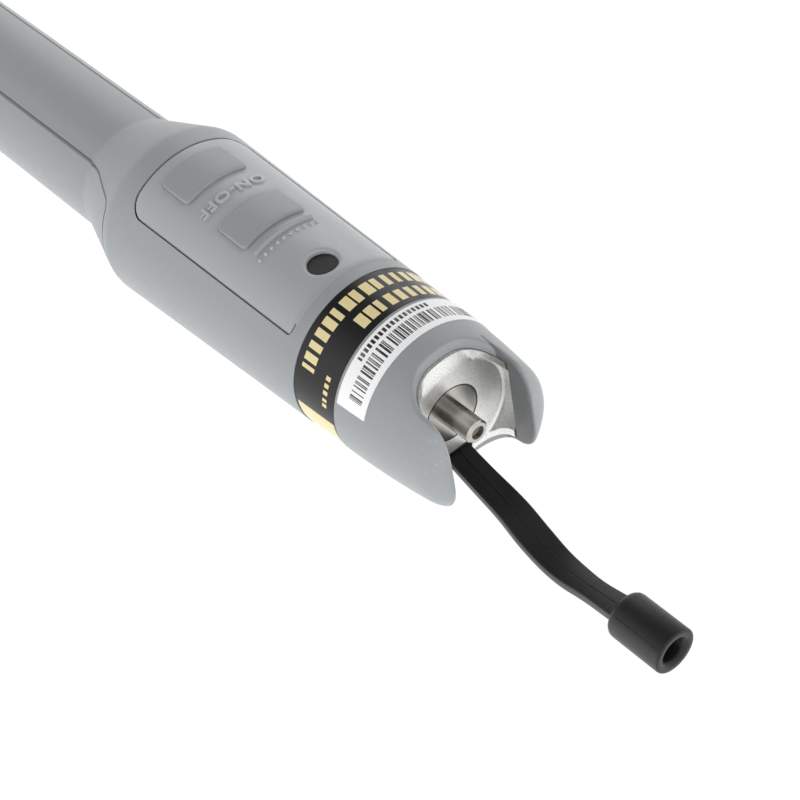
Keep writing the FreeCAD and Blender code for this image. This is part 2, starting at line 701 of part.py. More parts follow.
def frame():
    """Stiff inner moulding that carries the laser, the board and the cells."""
    body = rod(BULKHEAD_AT, BLOCK_BACK, FRAME_R).common(core(DOOR_WALL + DOOR_CLEARANCE))
    flange = core(HOUSING_WALL + TIGHT_FIT).common(rod(BLOCK_BACK + FRAME_FLANGE_T, BLOCK_BACK, FAR))
    body = body.fuse(flange)
    for station in (RIB_FRONT, RIB_MIDDLE, RIB_REAR):
        rib = core(HOUSING_WALL + TIGHT_FIT).common(rod(station + RIB_T, station, FAR))
        body = body.fuse(rib)
    cells_from = CELL_START - CONTACT_T
    cells_to = BULKHEAD_AT - BULKHEAD_T
    body = body.cut(rod(cells_to, cells_from, CELL_R + CELL_CLEARANCE))
    laser_rear = LASER_FRONT + LASER_LENGTH
    body = body.cut(rod(laser_rear, BLOCK_BACK - 1, LASER_R + TIGHT_FIT))
    body = body.cut(rod(cells_from - BULKHEAD_T, laser_rear, LASER_R - 1))
    deck = block((-DOOR_FRONT, -BLOCK_BACK - FRAME_FLANGE_T), (-FAR, FAR), (BOARD_BOTTOM, FAR))
    body = body.cut(deck)
    crest = block((-END_FAR, 0), (-CONTACT_TAB_HALF_W, CONTACT_TAB_HALF_W), (STRIP_Z, FAR))
    body = body.cut(crest)
    bay = block((-cells_to, -DOOR_FRONT), (-FAR, FAR), (-FAR, -BAY_SIDE_DROP))
    body = body.cut(bay)
    for spot in nose_screw_spots():
        body = body.cut(nose_screw(spot))
        side = math.copysign(1, spot.y)
        reach = sorted((side * (NOSE_SCREW_SPREAD - SCREW_HEAD_R - SLIDE_FIT), side * FAR))
        pocket = block((-BOARD_FRONT, -BLOCK_BACK - FRAME_FLANGE_T), reach,
                       (-SCREW_HEAD_R - SLIDE_FIT, SCREW_HEAD_R + SLIDE_FIT))
        body = body.cut(pocket)
    for screw in board_screw_set():
        body = body.cut(screw)
    tab_w = CONTACT_TAB_HALF_W
    for rear in (CELL_START, cells_to):
        body = body.cut(block((-rear, -rear + CONTACT_T), (-tab_w, tab_w), (0, FAR)))
    return body.removeSplitter()


def nose_screw(spot):
    """Screw from behind the frame's flange into the nose block."""
    head_at = BLOCK_BACK + FRAME_FLANGE_T
    shank = rod(head_at, BLOCK_BACK - NOSE_SCREW_BITE, SCREW_R)
    head = rod(head_at + SCREW_HEAD_T, head_at, SCREW_HEAD_R)
    return shank.fuse(head).translated(spot)


def board_screw_set():
    """The two screws of the board, one each side of the axis."""
    return [board_screw(BOARD_SCREW_FRONT, BOARD_SCREW_ASIDE), board_screw(BOARD_SCREW_REAR, -BOARD_SCREW_ASIDE)]


def board_screw(station, side):
    """Screw that holds the circuit board on the frame's deck."""
    shank = pin_up(-station, side, (BOARD_BOTTOM - BOARD_SCREW_BITE, BOARD_TOP), SCREW_R * 0.8)
    head = pin_up(-station, side, (BOARD_TOP, BOARD_TOP + SCREW_HEAD_T / 2), SCREW_HEAD_R * 0.8)
    return shank.fuse(head)


def circuit_board():
    """Board on the frame's flat deck."""
    board = block((-BOARD_REAR, -BOARD_FRONT), (-BOARD_HALF_W, BOARD_HALF_W), (BOARD_BOTTOM, BOARD_TOP))
    return board.cut(board_screw_set())


def tact_switches():
    """Switch bodies under the two pads, soldered to the board."""
    half = SWITCH_SIZE / 2
    bodies = []
    for station in (POWER_PAD_AT, MODE_PAD_AT):
        body = block((-station - half, -station + half), (-half, half), (BOARD_TOP, BOARD_TOP + SWITCH_H))
        well = pin_up(-station, 0, (BOARD_TOP + SWITCH_SKIN, FAR), PLUNGER_R + PLUNGER_SIDE_GAP)
        bodies.append(body.cut(well))
    return Part.makeCompound(bodies)


def plunger(station):
    """Moving stem of one switch, which stands on its spring above the well's floor."""
    foot = BOARD_TOP + SWITCH_SKIN + PAD_TRAVEL + SLIDE_FIT
    return pin_up(-station, 0, (foot, pad_post_foot()), PLUNGER_R)


def indicator_led():
    """Domed indicator light on the board."""
    z_dome = BOARD_TOP + LED_H - LED_R
    stem = pin_up(-WINDOW_AT, 0, (BOARD_TOP, z_dome), LED_R)
    return stem.fuse(Part.makeSphere(LED_R, V(-WINDOW_AT, 0, z_dome), UP, 0, 90, 360)).removeSplitter()


def laser_tube():
    """Brass collimator tube with its aperture, lens seat and diode pocket."""
    front = LASER_FRONT
    rear = front + LASER_LENGTH
    ring_rear = front + LENS_AT + LENS_T + LENS_RING_T
    diode_front = rear - DIODE_FLANGE_T
    body = rod(rear, front, LASER_R)
    body = body.cut(rod(rear + 1, front - 1, LASER_APERTURE_R))
    body = body.cut(rod(ring_rear, front + LENS_AT, LENS_R + TIGHT_FIT))
    body = body.cut(rod(rear + 1, ring_rear, LASER_BORE_R))
    return body.cut(rod(rear + 1, diode_front, DIODE_FLANGE_R + TIGHT_FIT))


def focus_lens():
    """Plano-convex lens, crowned towards the diode."""
    front = LASER_FRONT + LENS_AT
    flat = rod(front + LENS_T - LENS_CROWN, front, LENS_R)
    crown_r = (LENS_R ** 2 + LENS_CROWN ** 2) / (2 * LENS_CROWN)
    ball = Part.makeSphere(crown_r, V(-front - LENS_T + crown_r, 0, 0))
    crown = ball.common(rod(front + LENS_T, front + LENS_T - LENS_CROWN, LENS_R))
    return flat.fuse(crown).removeSplitter()


def lens_ring():
    """Ring that holds the lens in its seat."""
    front = LASER_FRONT + LENS_AT + LENS_T
    return tube(front + LENS_RING_T, front, LENS_R, LENS_RING_R)


def laser_diode():
    """Laser diode in its metal can, with three leads."""
    rear = LASER_FRONT + LASER_LENGTH
    flange = rod(rear, rear - DIODE_FLANGE_T, DIODE_FLANGE_R)
    can = rod(rear - DIODE_FLANGE_T, rear - DIODE_FLANGE_T - DIODE_CAN_LENGTH, DIODE_CAN_R)
    leads = []
    for number in range(3):
        angle = math.radians(90 + 120 * number)
        spot = V(0, DIODE_LEAD_PCD_R * math.cos(angle), DIODE_LEAD_PCD_R * math.sin(angle))
        leads.append(rod(rear + DIODE_LEAD_LENGTH, rear, DIODE_LEAD_R).translated(spot))
    return flange.fuse([can] + leads).removeSplitter()


def cell(number):
    """AA cell, plus end towards the nose; number 0 is the front one."""
    front = CELL_START + number * CELL_LENGTH
    body = rod(front + CELL_LENGTH, front + CELL_NUB_LENGTH, CELL_R)
    rims = [edge for edge in body.Edges if isinstance(edge.Curve, Part.Circle)]
    body = body.makeFillet(CELL_EDGE_R, rims)
    return body.fuse(rod(front + CELL_NUB_LENGTH, front, CELL_NUB_R)).removeSplitter()


def front_contact():
    """Plus plate at the front of the cell bay, with its tab up to the board."""
    plate = rod(CELL_START, CELL_START - CONTACT_T, CONTACT_R)
    tab = block((-CELL_START, -CELL_START + CONTACT_T), (-CONTACT_TAB_HALF_W, CONTACT_TAB_HALF_W),
                (0, BOARD_BOTTOM))
    return plate.fuse(tab).removeSplitter()


def rear_contact():
    """Minus plate on the rear bulkhead, with its tab up to the strip."""
    front = BULKHEAD_AT - BULKHEAD_T - CONTACT_T
    plate = rod(front + CONTACT_T, front, CONTACT_R)
    tab = block((-front - CONTACT_T, -front), (-CONTACT_TAB_HALF_W, CONTACT_TAB_HALF_W), (0, STRIP_Z))
    return plate.fuse(tab).removeSplitter()


def cell_spring():
    """Coil spring that presses the cells forward, each half turn a tilted half ring."""
    rear = CELL_START + 2 * CELL_LENGTH + SPRING_LENGTH
    half_pitch = (SPRING_LENGTH - 2 * SPRING_WIRE_R) / (2 * SPRING_TURNS)
    start = V(-rear + SPRING_WIRE_R, 0, SPRING_R)
    halves = []
    for _ in range(2 * SPRING_TURNS):
        end = V(start.x + half_pitch, 0, -start.z)
        tilt = V(start.z - end.z, 0, end.x - start.x) * math.copysign(1, start.z)
        section = Part.Face(Part.Wire([Part.Circle(start, ACROSS, SPRING_WIRE_R).toShape()]))
        halves.append(section.revolve((start + end) / 2, tilt, 180))
        start = end
    return halves[0].fuse(halves[1:]).removeSplitter()


def bus_strip():
    """Minus strip along the crest of the frame, from the rear plate to the board."""
    rear = BULKHEAD_AT - BULKHEAD_T
    front = BOARD_REAR - STRIP_OVER_BOARD
    half_w = CONTACT_TAB_HALF_W - TIGHT_FIT
    return block((-rear, -front), (-half_w, half_w), (STRIP_Z, STRIP_Z + STRIP_T))


def parts():
    """Every separate piece by name."""
    return {
        "housing": housing(),
        "battery_door": battery_door(),
        "keypad_panel": keypad_panel(),
        "power_button": button(POWER_PAD_AT),
        "mode_button": button(MODE_PAD_AT),
        "indicator_window": indicator_window(),
        "band_label": band_label(),
        "serial_label": serial_label(),
        "nose_block": nose_block(),
        "nose_seal": nose_seal(),
        "nose_screws": Part.makeCompound([nose_screw(spot) for spot in nose_screw_spots()]),
        "ferrule_barrel": ferrule_barrel(),
        "ferrule_sleeve": ferrule_sleeve(),
        "sleeve_stop": sleeve_stop(),
        "dust_cap": dust_cap(),
        "frame": frame(),
        "circuit_board": circuit_board(),
        "board_screws": Part.makeCompound(board_screw_set()),
        "tact_switches": tact_switches(),
        "power_plunger": plunger(POWER_PAD_AT),
        "mode_plunger": plunger(MODE_PAD_AT),
        "indicator_led": indicator_led(),
        "laser_tube": laser_tube(),
        "focus_lens": focus_lens(),
        "lens_ring": lens_ring(),
        "laser_diode": laser_diode(),
        "cell_front": cell(0),
        "cell_rear": cell(1),
        "front_contact": front_contact(),
        "rear_contact": rear_contact(),
        "cell_spring": cell_spring(),
        "bus_strip": bus_strip(),
    }


def main():
    """Write one STEP file for each piece."""
    os.makedirs("parts", exist_ok=True)
    for name, shape in parts().items():
        print(name, shape.ShapeType, len(shape.Solids), round(shape.Volume, 2), shape.isValid())
        shape.exportStep("parts/" + name + ".step")


main()
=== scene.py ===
"""Dresses the hand-held fault locator: finishes, printing, lettering and the soft tether."""
import logging
import math
from dataclasses import dataclass, field
from enum import StrEnum
from typing import Union

import bmesh
import bpy
from mathutils import Matrix, Vector
from mathutils.geometry import interpolate_bezier


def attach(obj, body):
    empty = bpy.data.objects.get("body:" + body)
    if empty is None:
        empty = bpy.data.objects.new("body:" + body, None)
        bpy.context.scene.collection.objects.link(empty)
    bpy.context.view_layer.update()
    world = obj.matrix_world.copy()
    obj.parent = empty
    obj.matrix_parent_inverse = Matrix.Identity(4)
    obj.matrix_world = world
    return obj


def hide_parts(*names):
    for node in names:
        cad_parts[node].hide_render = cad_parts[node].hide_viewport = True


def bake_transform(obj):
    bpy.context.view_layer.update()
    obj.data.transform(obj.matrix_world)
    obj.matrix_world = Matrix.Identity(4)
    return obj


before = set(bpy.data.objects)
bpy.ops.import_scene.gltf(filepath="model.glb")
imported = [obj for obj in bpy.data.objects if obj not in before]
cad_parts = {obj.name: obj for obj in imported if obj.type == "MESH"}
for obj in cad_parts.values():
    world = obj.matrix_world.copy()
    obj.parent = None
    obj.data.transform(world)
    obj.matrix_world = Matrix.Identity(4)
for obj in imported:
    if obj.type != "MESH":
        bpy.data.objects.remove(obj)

MM = 0.001
HALF_TURN = 180.0
CRISP_ANGLE = 38.0
NODE_CRISP_ANGLE = 30.0
WELD_REACH = 0.000001
LOG = logging.getLogger("fault_locator")


# ------------------------------------------------------------------ shader graph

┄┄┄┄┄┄

* _JOB_: Gather up every line in the data above that contains the word "names", copying each one.

* _EXPECTED OUTPUT_:
def hide_parts(*names):
    for node in names:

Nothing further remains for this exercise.